Pio
Penna Filho*
A instabilidade política no Egito levou à
deposição do presidente Mursi, que sofreu um duro golpe militar. O curioso
desse episódio é que o golpe foi relativamente bem aceito pelos países
ocidentais, sobretudo pelos Estados Unidos, que afinal são os paladinos da
democracia. Em tese, portanto, os Estados Unidos teriam a obrigação de condenar
veementemente a atitude dos militares egípcios.
Todavia, não foi o que aconteceu. O
governo norte-americano evita, inclusive, usar o termo “golpe militar” para se
referir ao que ocorreu no Egito. É uma contradição e tanto e isso só faz minar
a crença no discurso em torno da democracia que vários países ocidentais
sustentam.
Alguns princípios democráticos não podem
ser relativizados, dependendo das conveniências de quem os defende. Ou se é
democrático, ou não se é democrático. Mohamed Mursi foi eleito democraticamente,
ou seja, a maior parte dos eleitores egípcios depositaram nele o seu voto de
esperança de acordo com a nova realidade do país após a turbulenta deposição do
ex-ditador Hosni Mubarak, ex-aliado dos Estados Unidos.
Mursi mal havia completado um ano de
governo quando os militares aproveitaram os protestos para o derrubarem do
poder. Se essa fosse, ou se tornar, uma prática geral, é de se imaginar quantos
governos não seriam ou serão depostos antes de completarem o seus mandatos. Insatisfações
populares com governantes sempre existem e fazem parte da boa prática
democrática, como estamos vendo ocorrer no Brasil atualmente.
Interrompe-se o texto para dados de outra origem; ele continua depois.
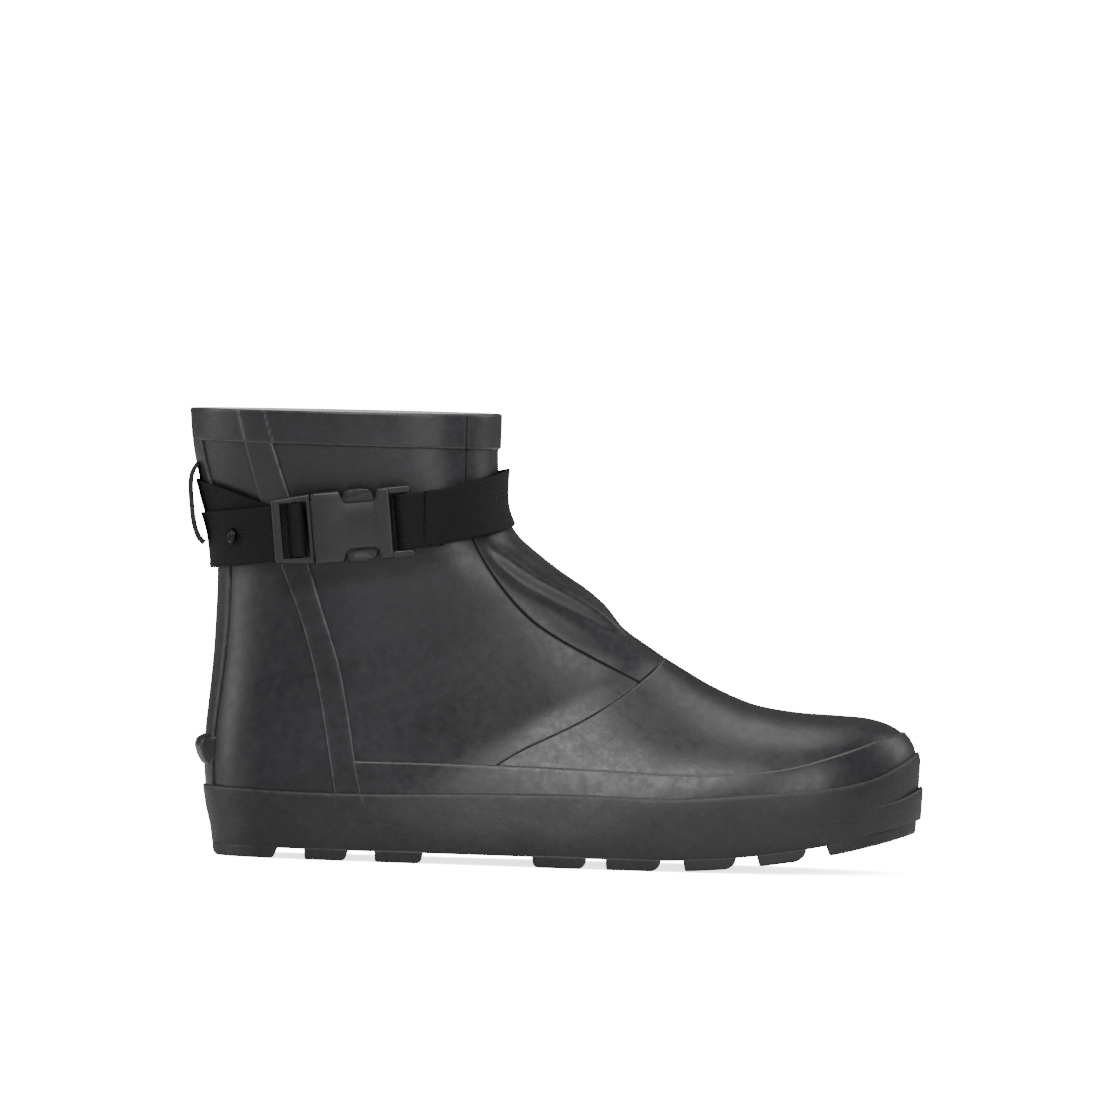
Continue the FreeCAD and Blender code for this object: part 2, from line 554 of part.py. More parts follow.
export(buckle_place(female), "buckle_female")
export(buckle_place(male), "buckle_male")
export(buckle_place(prongs[0]), "prong_upper")
export(buckle_place(prongs[1]), "prong_lower")
export(buckle_place(web_turn), "web_turn")

# Pull loop at the back: a short tape over both straps.
loop_inner = spline_edge(LOOP_FACE)
outer_face = []
for k in range(25):
    where = loop_inner.FirstParameter + (loop_inner.LastParameter - loop_inner.FirstParameter) * k / 24
    point = loop_inner.valueAt(where)
    direction = loop_inner.tangentAt(where)
    outer_face.append((point.x + direction.z * LOOP_THICK, point.z - direction.x * LOOP_THICK))
loop_outer = spline_edge(list(reversed(outer_face)))
low_end = Part.makeLine(loop_inner.Vertexes[-1].Point, loop_outer.Vertexes[0].Point)
pull_loop = side_prism([loop_inner, low_end, loop_outer], [], -LOOP_WIDTH / 2, LOOP_WIDTH / 2)
export(pull_loop.cut(overlay_out), "pull_loop")

# Rivets through both straps, the heel rubber and the lining, one on each side.
rivets = []
for sign in (-1, 1):
    angle = sign * 137.0
    for _ in range(12):
        seat = skin_at(angle, RIVET_Z, 0)
        angle += sign * (seat.x - RIVET_X) * 0.9
    top = skin_at(angle, RIVET_Z, RIVET_SEAT + WEB_THICK)
    out = top - seat
    out.normalize()
    low = seat - out * 3.8
    length = (top - low).Length + 0.4
    shank = Part.makeCylinder(RIVET_SHANK_R, length, low, out)
    head = Part.makeCylinder(RIVET_HEAD_R, 1.3, top + out * 0.3, out)
    head = head.makeFillet(0.8, [head.Edges[0]])
    washer = Part.makeCylinder(RIVET_HEAD_R, 0.5, low - out * 0.1, out)
    rivets.append(shank.multiFuse([head, washer]).removeSplitter())
export(Part.makeCompound(rivets), "strap_rivets")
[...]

A questão central é que a Constituição
egípcia não foi respeitada e por mais que se discorde da perspectiva política
do presidente Mursi e da Irmandade Muçulmana, à qual está vinculado, isso não é
motivo para sua deposição. A partir do momento em que os Estados Unidos como
que “validam” essa quebra do princípio democrático de acordo com a sua
conveniência, abre-se espaço para colocar em dúvida um dos principais pilares
do seu discurso em termos políticos e éticos.
Aliás, é sempre bom lembrar que a relação
entre os Estados Unidos e os militares egípcios é antiga e assentada em bases
muito pragmáticas. Há tempos os norte-americanos concedem uma vultosa
assistência militar e financeira para o Egito, que eventualmente é complementada
com recursos provenientes de países aliados do Oriente Próximo, como a Arábia
Saudita, o Kuait e o Catar. Em meio a toda essa crise, registre-se a entrega de
modernos aviões de caça F-16 ao regime, mesmo após o golpe.